STATED EXERCISE:
State how many lines contain the string "materials", and write nothing else.

DATA:
━━━━━━
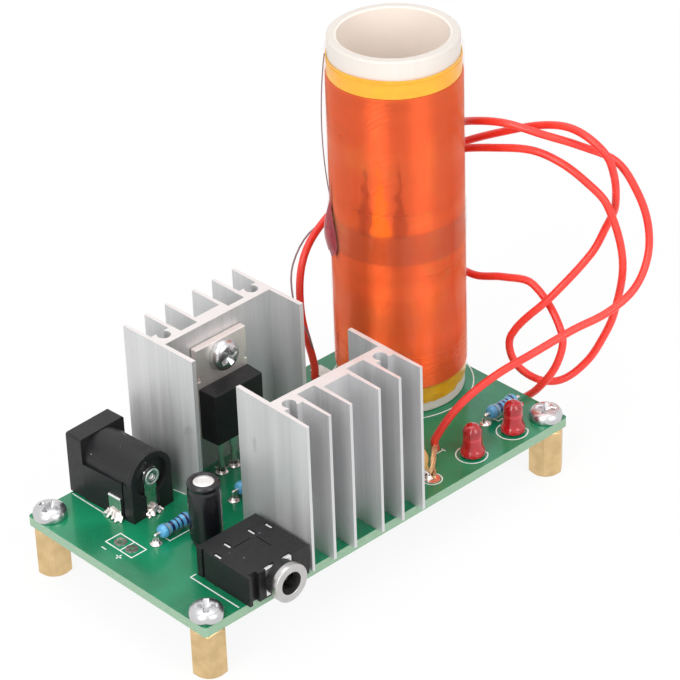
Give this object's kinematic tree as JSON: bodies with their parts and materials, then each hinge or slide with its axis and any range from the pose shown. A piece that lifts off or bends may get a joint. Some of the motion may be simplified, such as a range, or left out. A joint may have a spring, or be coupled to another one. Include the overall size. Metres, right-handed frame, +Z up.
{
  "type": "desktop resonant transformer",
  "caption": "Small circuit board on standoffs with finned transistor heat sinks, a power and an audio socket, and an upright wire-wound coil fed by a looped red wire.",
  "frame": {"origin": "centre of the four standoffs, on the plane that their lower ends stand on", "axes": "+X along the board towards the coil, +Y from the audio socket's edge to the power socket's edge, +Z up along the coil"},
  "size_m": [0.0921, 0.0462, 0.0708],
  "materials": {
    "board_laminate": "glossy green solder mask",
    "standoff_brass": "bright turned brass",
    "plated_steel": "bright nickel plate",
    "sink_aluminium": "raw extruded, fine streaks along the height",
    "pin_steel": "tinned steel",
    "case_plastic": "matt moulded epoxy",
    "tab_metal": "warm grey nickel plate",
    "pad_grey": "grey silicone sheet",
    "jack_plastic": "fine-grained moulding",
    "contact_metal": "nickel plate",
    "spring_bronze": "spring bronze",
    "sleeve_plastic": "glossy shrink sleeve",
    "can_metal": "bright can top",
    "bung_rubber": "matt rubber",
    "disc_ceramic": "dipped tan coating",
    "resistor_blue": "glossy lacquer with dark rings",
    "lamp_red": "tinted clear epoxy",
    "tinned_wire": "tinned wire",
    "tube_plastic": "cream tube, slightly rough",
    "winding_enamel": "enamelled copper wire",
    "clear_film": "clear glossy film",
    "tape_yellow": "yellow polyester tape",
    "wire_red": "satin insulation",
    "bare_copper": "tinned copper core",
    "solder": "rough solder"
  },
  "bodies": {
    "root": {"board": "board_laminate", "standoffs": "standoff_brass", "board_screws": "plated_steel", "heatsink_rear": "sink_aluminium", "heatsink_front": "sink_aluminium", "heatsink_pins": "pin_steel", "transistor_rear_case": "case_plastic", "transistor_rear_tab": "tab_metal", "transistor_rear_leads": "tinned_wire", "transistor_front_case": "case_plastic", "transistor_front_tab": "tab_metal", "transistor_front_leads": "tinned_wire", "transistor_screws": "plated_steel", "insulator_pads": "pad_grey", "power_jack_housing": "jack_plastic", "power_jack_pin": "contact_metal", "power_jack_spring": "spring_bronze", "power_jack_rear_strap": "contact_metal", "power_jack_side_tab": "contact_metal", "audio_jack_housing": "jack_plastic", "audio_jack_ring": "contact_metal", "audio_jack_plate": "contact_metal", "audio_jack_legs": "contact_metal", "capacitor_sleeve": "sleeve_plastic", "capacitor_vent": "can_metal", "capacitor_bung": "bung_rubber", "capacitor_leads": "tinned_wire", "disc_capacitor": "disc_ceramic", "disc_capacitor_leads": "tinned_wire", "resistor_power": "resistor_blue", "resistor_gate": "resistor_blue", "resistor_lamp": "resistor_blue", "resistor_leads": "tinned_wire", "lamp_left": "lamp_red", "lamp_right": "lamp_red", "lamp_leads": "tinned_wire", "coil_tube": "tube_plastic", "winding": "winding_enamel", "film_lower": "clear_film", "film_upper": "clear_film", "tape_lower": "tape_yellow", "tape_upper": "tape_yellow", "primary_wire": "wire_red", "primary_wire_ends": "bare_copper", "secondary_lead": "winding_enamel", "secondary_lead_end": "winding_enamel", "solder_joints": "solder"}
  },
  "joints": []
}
━━━━━━
RESPONSE BELOW:
2